Despite being animated, this movie is not wholly based on the previous cartoon series, either. The voice cast is all-new, including Adam Baldwin, James Marsters, and Anne Heche. The animation style is slightly different — a bit darker and more detailed (the lines on Superman's face suggest an older, more pessimistic character; whereas Luthor looks leaner and younger). And the story's tone is markedly different from anything that's come before.

The movie's first half-hour is based on the 1993 landmark event: the death of Superman at the hands of the alien Doomsday. And the team responsible for this adaptation has done a fantastic job portraying that titular villain, for Doomsday as a mindless organic killing machine has been captured in all his animalistic and fearsome glory. In all his frenetic action sequences, I never once got the impression that he was angry or vengeful or in any other way emotional, but just a mindless automaton. The closest we get to expression is when Superman is the first to not fall to a single punch: Doomsday cocks his head, intrigued or confused as a dog might be — before quickly resuming the fight. Probably the most humanity exhibited in this entire sequence was by the audience at the fight's climax; Superman (particularly Christopher Reeve) is one of my heroes, and to see his death in any medium is distressing.

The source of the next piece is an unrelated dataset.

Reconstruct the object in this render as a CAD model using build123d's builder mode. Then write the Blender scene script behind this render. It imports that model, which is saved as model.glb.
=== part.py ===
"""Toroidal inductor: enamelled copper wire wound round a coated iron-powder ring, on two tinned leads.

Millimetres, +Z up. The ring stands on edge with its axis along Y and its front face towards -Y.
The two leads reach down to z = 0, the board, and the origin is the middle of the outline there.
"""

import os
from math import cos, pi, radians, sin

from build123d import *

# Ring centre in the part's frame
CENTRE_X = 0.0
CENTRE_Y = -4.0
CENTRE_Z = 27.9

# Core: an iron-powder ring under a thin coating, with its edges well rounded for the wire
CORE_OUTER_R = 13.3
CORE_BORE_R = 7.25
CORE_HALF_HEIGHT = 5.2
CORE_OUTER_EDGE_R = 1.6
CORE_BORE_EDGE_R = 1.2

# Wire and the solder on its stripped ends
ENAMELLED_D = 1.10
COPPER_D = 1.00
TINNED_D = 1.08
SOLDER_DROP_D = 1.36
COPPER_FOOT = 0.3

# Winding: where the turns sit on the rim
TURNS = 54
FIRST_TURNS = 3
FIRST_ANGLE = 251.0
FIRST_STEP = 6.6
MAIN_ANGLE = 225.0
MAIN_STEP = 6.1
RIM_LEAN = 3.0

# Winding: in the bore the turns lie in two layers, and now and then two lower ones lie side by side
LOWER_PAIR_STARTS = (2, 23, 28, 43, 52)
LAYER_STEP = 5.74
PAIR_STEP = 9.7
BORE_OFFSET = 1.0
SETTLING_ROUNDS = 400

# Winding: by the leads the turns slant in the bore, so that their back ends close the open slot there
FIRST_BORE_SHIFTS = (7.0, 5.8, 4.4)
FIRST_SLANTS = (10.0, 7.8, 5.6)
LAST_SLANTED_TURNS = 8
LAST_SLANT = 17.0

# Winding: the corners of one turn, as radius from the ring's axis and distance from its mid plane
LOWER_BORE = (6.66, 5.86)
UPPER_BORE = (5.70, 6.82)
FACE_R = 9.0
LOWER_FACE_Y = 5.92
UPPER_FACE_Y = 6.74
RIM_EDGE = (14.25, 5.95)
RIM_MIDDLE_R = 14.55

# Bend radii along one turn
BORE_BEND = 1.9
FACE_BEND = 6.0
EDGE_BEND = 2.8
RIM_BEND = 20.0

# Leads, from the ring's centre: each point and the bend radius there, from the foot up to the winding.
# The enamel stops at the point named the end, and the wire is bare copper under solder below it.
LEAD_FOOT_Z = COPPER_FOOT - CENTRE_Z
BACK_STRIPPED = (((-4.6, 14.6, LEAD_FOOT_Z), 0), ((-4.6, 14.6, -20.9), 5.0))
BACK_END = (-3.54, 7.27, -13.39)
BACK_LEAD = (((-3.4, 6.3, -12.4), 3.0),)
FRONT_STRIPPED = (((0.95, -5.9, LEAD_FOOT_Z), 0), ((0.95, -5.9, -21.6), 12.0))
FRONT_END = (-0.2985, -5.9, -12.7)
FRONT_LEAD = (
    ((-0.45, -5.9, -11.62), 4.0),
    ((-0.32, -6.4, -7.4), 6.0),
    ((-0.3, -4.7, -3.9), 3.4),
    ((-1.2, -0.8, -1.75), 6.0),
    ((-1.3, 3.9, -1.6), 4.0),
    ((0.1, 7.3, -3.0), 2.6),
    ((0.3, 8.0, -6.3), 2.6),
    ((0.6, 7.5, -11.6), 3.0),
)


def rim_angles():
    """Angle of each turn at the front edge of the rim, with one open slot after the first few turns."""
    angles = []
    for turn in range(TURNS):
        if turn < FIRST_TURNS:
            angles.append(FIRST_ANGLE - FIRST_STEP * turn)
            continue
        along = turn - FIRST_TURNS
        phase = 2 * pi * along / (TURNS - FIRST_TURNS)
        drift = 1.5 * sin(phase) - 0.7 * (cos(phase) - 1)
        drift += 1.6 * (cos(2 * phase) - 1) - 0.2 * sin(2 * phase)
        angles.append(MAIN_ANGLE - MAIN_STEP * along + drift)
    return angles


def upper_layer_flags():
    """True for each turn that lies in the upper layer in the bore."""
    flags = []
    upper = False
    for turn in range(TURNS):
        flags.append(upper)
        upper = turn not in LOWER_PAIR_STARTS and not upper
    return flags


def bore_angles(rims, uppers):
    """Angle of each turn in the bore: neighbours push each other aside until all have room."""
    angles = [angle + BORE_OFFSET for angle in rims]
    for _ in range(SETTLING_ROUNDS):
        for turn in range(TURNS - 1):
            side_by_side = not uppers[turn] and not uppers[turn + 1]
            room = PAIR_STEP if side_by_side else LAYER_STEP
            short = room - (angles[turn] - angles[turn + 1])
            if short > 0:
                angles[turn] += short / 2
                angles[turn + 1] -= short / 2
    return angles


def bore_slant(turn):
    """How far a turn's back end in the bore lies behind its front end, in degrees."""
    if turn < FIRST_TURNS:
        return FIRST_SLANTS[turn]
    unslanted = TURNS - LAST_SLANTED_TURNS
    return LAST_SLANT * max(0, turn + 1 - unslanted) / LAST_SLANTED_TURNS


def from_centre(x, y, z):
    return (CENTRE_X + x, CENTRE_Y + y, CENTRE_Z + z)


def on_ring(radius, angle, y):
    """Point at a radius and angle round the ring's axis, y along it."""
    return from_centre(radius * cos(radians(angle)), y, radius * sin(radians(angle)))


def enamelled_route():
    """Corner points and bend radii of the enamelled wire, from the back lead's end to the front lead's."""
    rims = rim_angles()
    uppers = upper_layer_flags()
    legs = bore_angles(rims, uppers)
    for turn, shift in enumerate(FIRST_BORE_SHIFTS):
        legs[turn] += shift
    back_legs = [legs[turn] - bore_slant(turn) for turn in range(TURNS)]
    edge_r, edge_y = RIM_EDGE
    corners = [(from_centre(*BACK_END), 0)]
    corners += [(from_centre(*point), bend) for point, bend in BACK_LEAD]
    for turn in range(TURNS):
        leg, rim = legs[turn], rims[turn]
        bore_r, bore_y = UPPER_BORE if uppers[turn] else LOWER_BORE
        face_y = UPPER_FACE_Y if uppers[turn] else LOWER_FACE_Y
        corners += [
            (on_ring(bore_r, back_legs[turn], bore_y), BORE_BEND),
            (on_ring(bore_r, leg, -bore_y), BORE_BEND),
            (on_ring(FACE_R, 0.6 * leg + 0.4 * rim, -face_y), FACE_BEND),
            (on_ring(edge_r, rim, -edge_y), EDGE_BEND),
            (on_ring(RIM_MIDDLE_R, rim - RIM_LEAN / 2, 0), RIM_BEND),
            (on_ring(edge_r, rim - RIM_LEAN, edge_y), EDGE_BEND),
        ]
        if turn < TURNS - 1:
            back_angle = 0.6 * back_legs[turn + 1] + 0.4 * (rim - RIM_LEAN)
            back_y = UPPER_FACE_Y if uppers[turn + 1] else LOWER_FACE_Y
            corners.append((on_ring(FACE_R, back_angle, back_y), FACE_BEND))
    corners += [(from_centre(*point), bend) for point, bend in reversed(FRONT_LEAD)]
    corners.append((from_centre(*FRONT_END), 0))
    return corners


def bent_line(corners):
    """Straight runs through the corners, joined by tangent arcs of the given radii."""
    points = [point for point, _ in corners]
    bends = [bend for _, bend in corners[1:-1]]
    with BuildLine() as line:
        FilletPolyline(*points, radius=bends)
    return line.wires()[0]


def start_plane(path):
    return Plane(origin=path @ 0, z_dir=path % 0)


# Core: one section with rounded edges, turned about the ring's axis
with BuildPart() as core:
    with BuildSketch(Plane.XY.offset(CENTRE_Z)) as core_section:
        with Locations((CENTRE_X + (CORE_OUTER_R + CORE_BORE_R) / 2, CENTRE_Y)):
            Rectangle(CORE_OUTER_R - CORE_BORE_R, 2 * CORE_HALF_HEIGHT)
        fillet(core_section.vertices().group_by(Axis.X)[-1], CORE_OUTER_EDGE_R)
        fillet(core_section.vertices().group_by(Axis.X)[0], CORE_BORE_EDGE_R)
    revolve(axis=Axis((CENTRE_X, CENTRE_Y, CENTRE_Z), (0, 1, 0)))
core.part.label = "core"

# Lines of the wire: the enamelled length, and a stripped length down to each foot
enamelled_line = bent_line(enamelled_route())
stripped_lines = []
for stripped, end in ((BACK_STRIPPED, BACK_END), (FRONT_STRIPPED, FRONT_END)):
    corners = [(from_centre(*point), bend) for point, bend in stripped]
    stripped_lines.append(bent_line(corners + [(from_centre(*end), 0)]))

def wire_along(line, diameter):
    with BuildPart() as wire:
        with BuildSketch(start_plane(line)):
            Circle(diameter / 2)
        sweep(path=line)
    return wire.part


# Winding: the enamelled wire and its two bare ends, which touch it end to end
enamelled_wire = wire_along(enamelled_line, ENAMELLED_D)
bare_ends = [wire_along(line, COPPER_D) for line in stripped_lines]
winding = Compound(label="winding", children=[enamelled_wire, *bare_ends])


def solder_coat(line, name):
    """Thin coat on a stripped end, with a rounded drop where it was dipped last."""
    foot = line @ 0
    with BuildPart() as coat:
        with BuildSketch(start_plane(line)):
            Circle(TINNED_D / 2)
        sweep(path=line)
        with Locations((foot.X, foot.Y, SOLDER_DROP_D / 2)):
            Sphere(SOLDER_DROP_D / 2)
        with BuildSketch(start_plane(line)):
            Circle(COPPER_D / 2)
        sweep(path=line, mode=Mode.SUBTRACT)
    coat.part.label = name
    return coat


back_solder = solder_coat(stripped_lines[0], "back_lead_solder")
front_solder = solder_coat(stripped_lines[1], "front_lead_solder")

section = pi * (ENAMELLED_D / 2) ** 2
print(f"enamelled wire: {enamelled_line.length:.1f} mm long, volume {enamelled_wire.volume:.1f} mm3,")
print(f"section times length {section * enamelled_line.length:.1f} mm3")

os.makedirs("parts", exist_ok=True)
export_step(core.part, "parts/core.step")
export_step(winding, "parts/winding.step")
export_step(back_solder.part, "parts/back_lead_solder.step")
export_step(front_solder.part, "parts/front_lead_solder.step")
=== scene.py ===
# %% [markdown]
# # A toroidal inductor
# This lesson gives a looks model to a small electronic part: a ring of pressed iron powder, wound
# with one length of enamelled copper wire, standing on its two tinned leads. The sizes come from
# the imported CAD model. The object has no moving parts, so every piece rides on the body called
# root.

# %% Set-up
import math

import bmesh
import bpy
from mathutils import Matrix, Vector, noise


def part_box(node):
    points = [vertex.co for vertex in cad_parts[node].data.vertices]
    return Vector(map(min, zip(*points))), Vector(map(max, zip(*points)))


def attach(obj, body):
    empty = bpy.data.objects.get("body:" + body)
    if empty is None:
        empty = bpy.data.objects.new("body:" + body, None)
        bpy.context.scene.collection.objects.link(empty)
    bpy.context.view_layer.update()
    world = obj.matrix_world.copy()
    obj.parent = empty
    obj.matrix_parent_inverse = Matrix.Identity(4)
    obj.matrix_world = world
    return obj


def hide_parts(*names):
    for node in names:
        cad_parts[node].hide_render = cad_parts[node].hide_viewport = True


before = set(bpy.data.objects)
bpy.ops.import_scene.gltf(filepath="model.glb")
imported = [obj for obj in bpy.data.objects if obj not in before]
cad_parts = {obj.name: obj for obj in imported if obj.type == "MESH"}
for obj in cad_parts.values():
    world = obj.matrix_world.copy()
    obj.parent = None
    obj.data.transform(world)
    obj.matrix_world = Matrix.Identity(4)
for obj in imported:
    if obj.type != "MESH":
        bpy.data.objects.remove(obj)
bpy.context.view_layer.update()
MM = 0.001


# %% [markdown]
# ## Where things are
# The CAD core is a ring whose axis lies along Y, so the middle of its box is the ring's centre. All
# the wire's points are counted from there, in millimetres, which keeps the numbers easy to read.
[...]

And that's an accurate word for this cartoon, which is far more violent than its predecessors. Though the film is judicious in exactly what gets shown, the aggression is nonetheless apparent. In one scene, the camera focuses on a soldier's head disappearing into Doomsday's gigantic fist; the screen pans up to Doomsday's face before we see the muscles of his arm twisting and a sickening crunch sounding. We may not have witnessed the murder, but it certainly leaves little to the imagination. Doomsday isn't the only heartless killer; we also see Luthor economically dispose of one of his hirelings. This is all in vast contrast to the Saturday morning cartoon. As far as I know, there was only one death in Superman: The Animated Series's entire five-year span, and that was the bloodless vaporization of Dan Turpin.

For a story about the death of Superman, this escalation was both necessary and appropriate — and it's still probably less violent than the graphic novels. Yet I was still shocked, being unaccustomed to seeing such slaughter in any Superman vehicle. Shock is a good thing, though; when a character or story becomes predictable is when it loses me as a viewer.

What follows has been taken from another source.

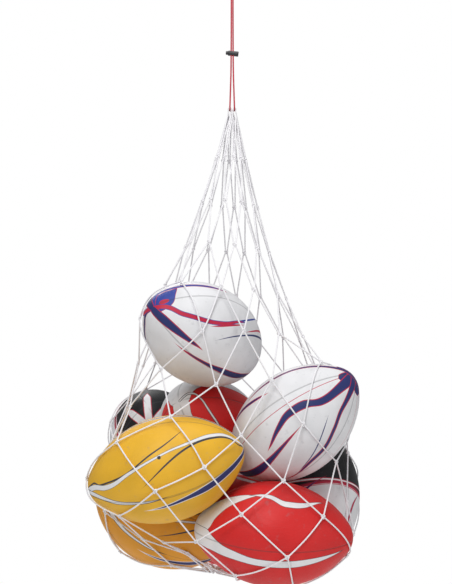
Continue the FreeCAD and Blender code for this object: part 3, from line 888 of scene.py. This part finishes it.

It was this captivating and extended opening sequence that kept me through the rest, though I found the follow-up a bit disappointing. It's not just that the parallels to the comic book inspiration disappear after Superman's death; fitting the entire "Death of Superman" / "Funeral For a Friend" / "Reign of the Superman" story, which originally took more than a year of weekly comics to tell, into a 75-minute movie would be a herculean task. But the original story they've crafted to follow the Doomsday blitzkrieg doesn't strike any chords of emotion or intrigue. It's instead a rather mundane plot with no surprise heroes, villains, appearances, or twists — something I'd expect to find in another episode of a Saturday morning cartoon, if I haven't already, and not in a once-in-a-lifetime comic book epic.

Even if the circumstances of Superman's death and return are not wholly true to the source material, they needn't be; this is a different story, in a different medium. The parts that are done well are done extremely well and make the entire package worth viewing, if not owning.